I just don't think it matters much.  The worthiest question remains, how do we exist more intentionally in favor of one another's wellbeing, how do we make space for life?  Certainly, the conceivable role for violence is tiny and indicates that we have otherwise failed.  Certainly, we should not partake in self-congratulation finding our destructive genius to have been enthroned above our other faculties.  No.  Nothing we love is created there.

So then how do we read the current of contemporary American dialogue on gun violence?  I am very much in favor of tangible restrictions.  We know that, at least as far as we're willing to trust math, altering access to and usage of dangerous things keeps more people alive; it's an epidemiological reality of virtually every other domain which is allowed to be studied by the CDC or any other establishment devoted to understanding why and how people die.  It's a simple numbers game that ensures us that we have reasonable restrictions, yet to be put in place, that respect the integrity of amendment rights and will reduce gun death.  But ours is a demand-side crisis, albeit, a monster reminded of and returned to its violent tendencies by the cloud of death it's emitted.  At best, collectively, we float without intentionality between patience and the flagrant whims of our animality, and somewhere along the line, just to flavor the story, we also happened to endow ourselves with a god-given right to individual armament.  It is a social decision to grip more tightly, our intentions to construct a more decent society, or our gun stocks.

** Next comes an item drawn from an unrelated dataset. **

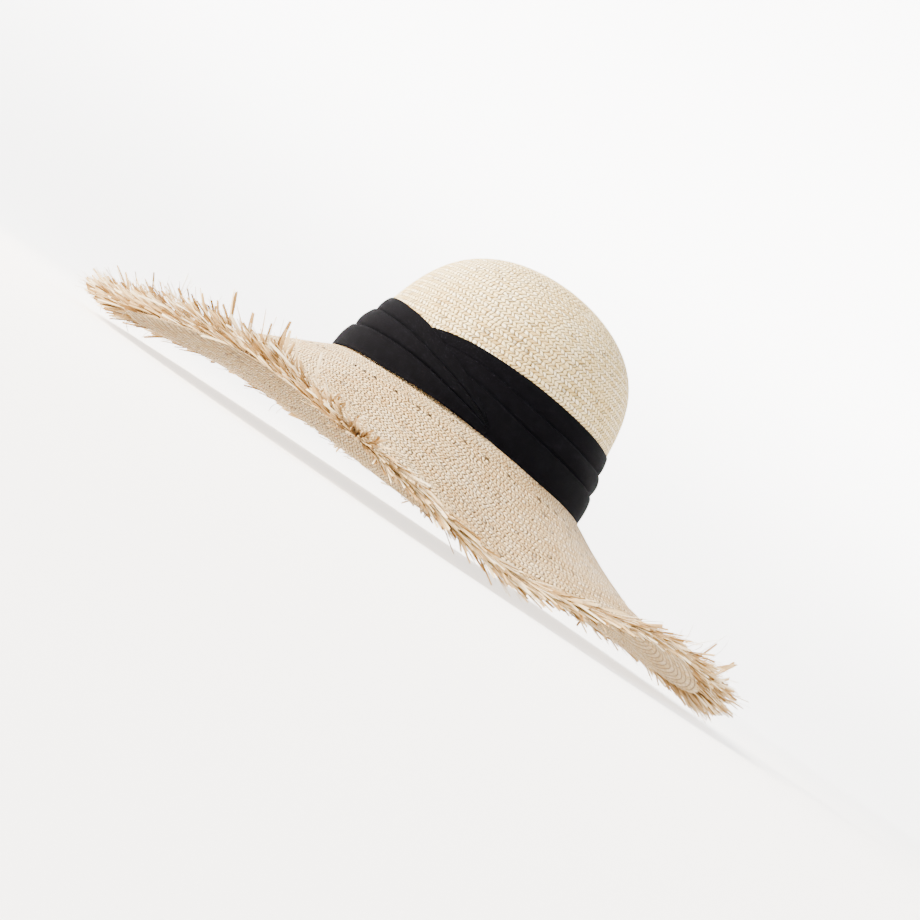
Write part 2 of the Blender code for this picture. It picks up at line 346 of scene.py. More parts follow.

I imagine sackclothed Telemachus walking out to the center of the flavian amphitheater, trying to throw his voice above the Roman audience.  I can imagine a terror inherent there, even an understandable incontinence in the presence of gladiators at work beneath their thousands of red-seeing admirers.  In the name of Christ, he beseeched them, exercise this terrible obsession and go elsewhere for your entertainment.  And by most accounts, was slain for it.  And I'm hard pressed to conceive of more powerful images. But then I make it a point of watching Minnesota hockey players rattle the boards with their opponents, weekly.  And in that place, I'm not sure where tradition and violence must part ways and make room for citizens, so intent on conserving their neighbors' space to live dignifiedly, that they're willing to constrain their own freedoms, to come down from a place of entitled defiance, open their living homes, and leave the Coliseums to ruin.